4
votes

I want to read all messages of an Azure Queue Storage and write them into a Blob. Ideally I would like to read batches of 10000 or more and write them into a Blob.

I am using Azure Cloud Functions with Queue Storage Binding for input and Blob Storage Binding for output, but I can't seen to find an API or a configuration option that would enable me to read more than 1 message. Does anyone know about such an API?

2

2 Answers

5
votes

The official documentation doesn't mention any support for processing Storage Queue messages in batches in a single execution of Azure Function. There is an open issue in WebJobs SDK. So, it's not supported.

If you are flexible which service to use for messaging middleware, you could switch to Event Hubs. Event Hub trigger supports (and encourages) processing messages in batches. It won't probably be 10.000 though: the batch size is limited to 256k of data.

To process Storage Queue messages in batches you'd have to get away from Queue Triggered Functions (e.g. run a function on a timer and connect to the table storage to process all the messages, or have a custom polling Web Job, or use Web Job SDK with a custom trigger).

1
votes

I finally found a solution I am perfectly happy with. Using buffers was not scalable because the runtime can easily exceed 5 minutes limit imposed by the Azure Functions runtime, plus the obvious memory consumption issue, plus I had to use a timer trigger so I would need to somehow make sure all relevant messages are in the queue at a certain time.

What I did now is to using a normal queue binding to acquire a message, and the Node Storage SDK, to implement some sort of "fake" streaming into an Append Blob.
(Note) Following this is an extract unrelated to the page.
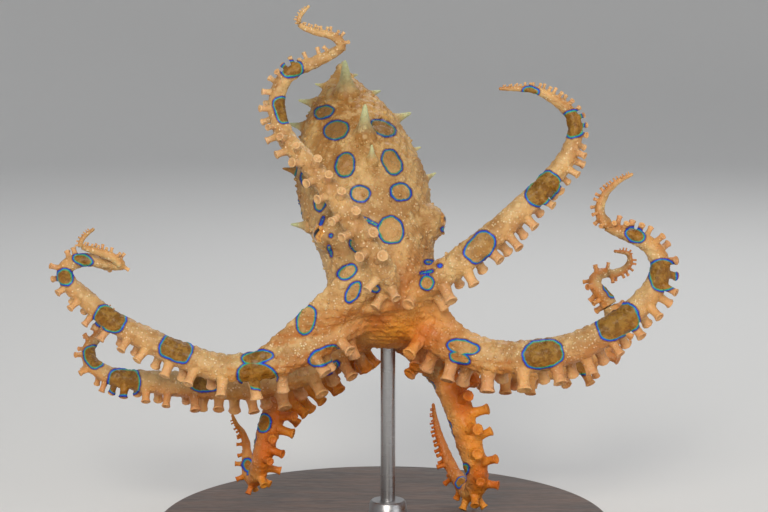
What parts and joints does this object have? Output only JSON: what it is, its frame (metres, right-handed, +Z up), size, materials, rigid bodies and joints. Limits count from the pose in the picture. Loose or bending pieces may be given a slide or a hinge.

So every message is converted one by one into a CSV line, and appended to the respective blob.

Here is my code for that function:

const config = require('./config/config.js')
const storage = require('azure-storage')
const csvTransformer = require('./lib/csvTransform')
const async = require('async')

module.exports = function (context, myQueueItem) {
  context.log(
    'JavaScript queue trigger function processed work item',
    myQueueItem
  )

  let blobService = storage.createBlobService(config.targetBlobConnection)
  let messageDayString = csvTransformer.determineDayFromMessage(myQueueItem)
  let blobName = messageDayString + '.csv'
  let csvMessage
  async.waterfall(
    [
      function (callback) {
        blobService.createContainerIfNotExists(
          config.targetBlobContainer,
          { publicAccessLevel: 'blob' },
          err => {
            callback(err)
          }
        )
      },
      function (callback) {
        blobService.doesBlobExist(
          config.targetBlobContainer,
          blobName,
          null,
          (err, blobResult) => {
            context.log('got blobResult: ', blobResult)
            callback(err, blobResult)
          }
        )
      },
      function (blobResult, callback) {
        if (blobResult && blobResult.exists) {
          csvMessage = csvTransformer.transformMessageToCSV(myQueueItem, false)
          blobService.appendFromText(
            config.targetBlobContainer,
            blobName,
            csvMessage,
            null,
            (err, appendedBlobResult) => {
              context.log('appended to existing blob: ', appendedBlobResult)
              callback(err, appendedBlobResult)
            }
          )
        } else {
          csvMessage = csvTransformer.transformMessageToCSV(myQueueItem, true)
          blobService.createAppendBlobFromText(
            config.targetBlobContainer,
            blobName,
            csvMessage,
            null,
            (err, createdBlobResult) => {
              context.log('created new blob: ', createdBlobResult)
              callback(err, blobResult)
            }
          )
        }
      }
    ],
    function (err, result) {
      if (err) {
        context.log.error('Error happened!')
        context.log.error(err)
        context.done(err)
      } else {
        context.log('appended CSV message to blob')
        context.bindings.outputQueueItem = csvMessage
        context.done()
      }
    }
  )
}